Cette idéologie de conservation liée au malthusianisme fonde toute la politique environnementale et du développement durable que nous subissons actuellement. Pour conforter cette idéologie, on nous a récemment servi « l’anthropocène ». Qu’est ce que c’est ? Là encore, il s’agit de convaincre l’opinion que l’humanité est tellement responsable de la catastrophe écologique qu’elle a laissé une empreinte géologique sur terre et qu’on peut parler d’ère « anthropocène ». Il y a eu quelques débats sur le début des dégâts provoqués par l’homme. Le paléolithique ? Non, les hommes se nourrissaient de gibier et de cueillette et en plus ils n’étaient pas nombreux. Difficile de faire croire à une telle catastrophe écologique dans ces conditions. Le néolithique lorsque sont apparues la pierre polie et l’agriculture ? Là, les partisans étaient plus nombreux, surtout ceux qui ont dans le collimateur les éleveurs et les agriculteurs. Mais ce n’était pas convaincant. Finalement, certains géologues ont mis un terme à leurs débats en affirmant haut et fort que l’anthropocène n’était pas une ère géologique *, tout au plus une étape historique. À noter que Jason W. Moore, professeur à l’université Binghamton (USA), pourfend lui aussi l’idée d’anthropocène et parle carrément de « capitalocène ». Même son de cloche chez le géographe suédois Andreas Malm, pour lequel il ne convient pas de sonder dans les archives de l’espèce humaine les causes du réchauffement climatique, mais plutôt dans celles de l’Empire britannique (1).

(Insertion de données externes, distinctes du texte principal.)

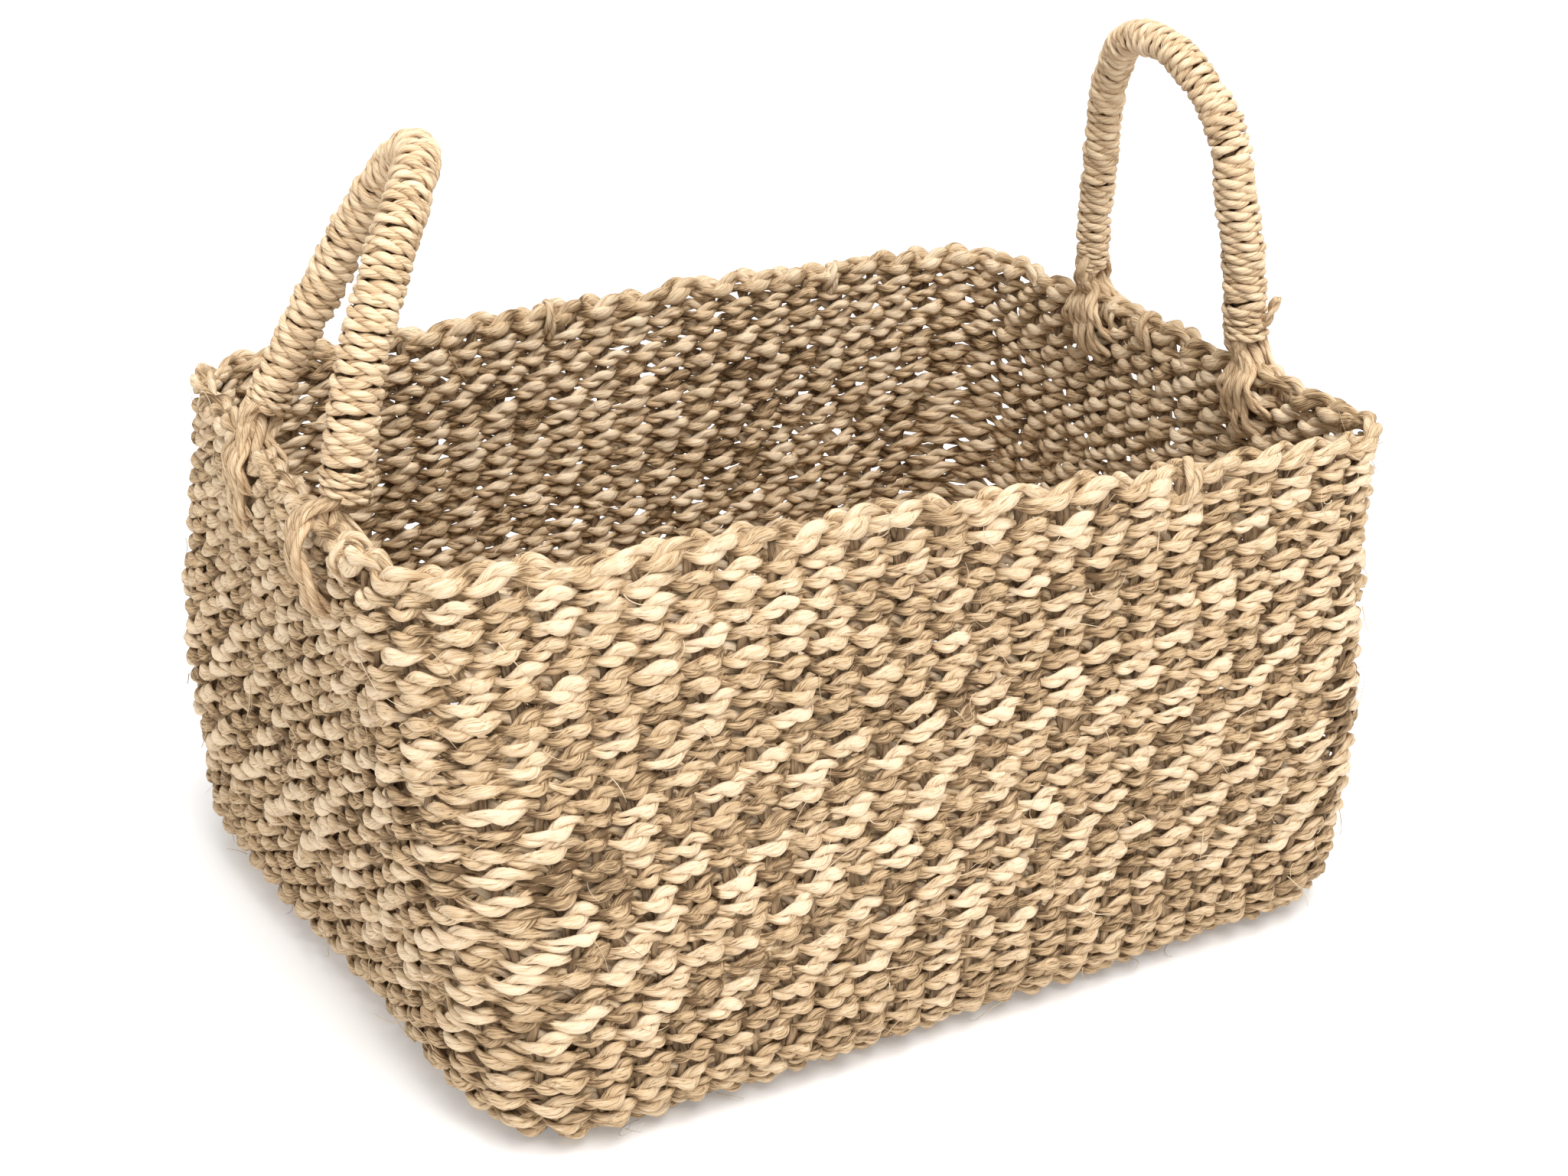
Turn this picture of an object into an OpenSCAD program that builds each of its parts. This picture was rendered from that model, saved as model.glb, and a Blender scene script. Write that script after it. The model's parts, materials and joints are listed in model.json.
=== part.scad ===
// Rectangular seagrass basket: pair-twined rows of cord over upright stakes,
// a stout border cord at the rim and a wrapped rope handle at each short end.
// Origin: centre of the base on the ground. X is the long side, Z is up.

/* [Basket] */
// Outside length at the rim
rim_length = 400; // [360:5:440]
// Outside width at the rim
rim_width = 295; // [270:5:330]
// Outside length near the ground
base_length = 385; // [360:5:430]
// Outside width near the ground
base_width = 328; // [290:2:340]
// Height from the ground to the top of the border
height = 210; // [195:15:240]
// Outside radius of the upright corners at the rim
rim_corner = 35; // [30:1:45]
// Outside radius of the upright corners near the ground
base_corner = 45; // [40:1:55]
// Outside radius of the turn from base to wall
base_turn = 26; // [24:1:30]

/* [Weave] */
// Height of one twined row
row_pitch = 7.4; // [7.2:0.1:8]
// Thickness of one weft cord, through the wall
weft_thickness = 4; // [3.6:0.1:4.2]
// Height of one weft cord, pressed flat against its neighbours
weft_height = 7; // [6.4:0.1:7]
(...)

Le masque de l’anthropocène étant tombé, on en revient à l’histoire. À quand remonte la catastrophe écologique ? Il faut lire Marx écologiste par John Bellamy Foster pour en connaître l’origine. En 1840, l’étude de Justus von Liebig, intitulée Chimie organique appliquée à la physiologie végétale et à l’agriculture, a bouleversé les esprits et contredit les théories malthusiennes. Elle démontre les effets néfastes de l’agriculture industrielle pratiquée dès cette époque en Angleterre. Commentant l’étude de Liebig, Marx voit dans la rupture du métabolisme entre l’économie et la nature l’origine de la catastrophe écologique. En clair, avant la révolution industrielle, l’éleveur et le paysan rendaient à la terre ce qu’ils lui prenaient ou empruntaient en y laissant des fumures. L’homme participait ainsi au cycle de vie. Poussée par la recherche de rendements pour nourrir les villes et par le manque de bras, l’agriculture industrielle épuise les sols obligeant l’Angleterre à acheter du guano en Amérique du Sud jusqu’aux ossements laissés sur les champs de bataille pour nourrir à nouveau la terre … Notons que ce « métabolisme » encensé par Marx est encore pratiqué par les éleveurs extensifs, transhumants et les paysans. En conclusion : ce ne sont pas les hommes dans leur ensemble qui détruisent le monde mais le système économique aux mains d’une infime minorité qui détient le pouvoir.

Pour en finir : cette offensive de Paul Ehrlich & Co. ne doit pas être prise à la légère. Elle justifie à l’avance de prochaines décisions politiques et économiques graves, telles celles prises dans les années 60 et 70 sur la biodiversité. Elle manifeste aussi une certaine agitation dans un contexte de crise mondiale aiguë, à la veille d’un krach d’ampleur inégalée…

Notes  

1 – Andreas Malm, L’anthropocène contre l’histoire. Le réchauffement climatique à l’ère du capital, La fabrique 2017

* P.J. : À mon sens, les arguments de ces deux géologues sont malheureusement consternants. Ainsi, comme éléments de leur démonstration : 1° on ne peut constater le passage d’une ère géologique à une autre que plusieurs millions d’années plus tard, 2° ceux qui affirment que nous sommes passés d’une ère à une autre n’ont pas suivi la voie hiérarchique (sic), 3° le comité ad hoc ne s’est pas encore réuni (sic), et le tout à l’avenant. J’y reviendrai dans le cadre d’une dénonciation de la cuistrerie de certains scientifiques, incarnations caricaturales de la pensée bureaucratique.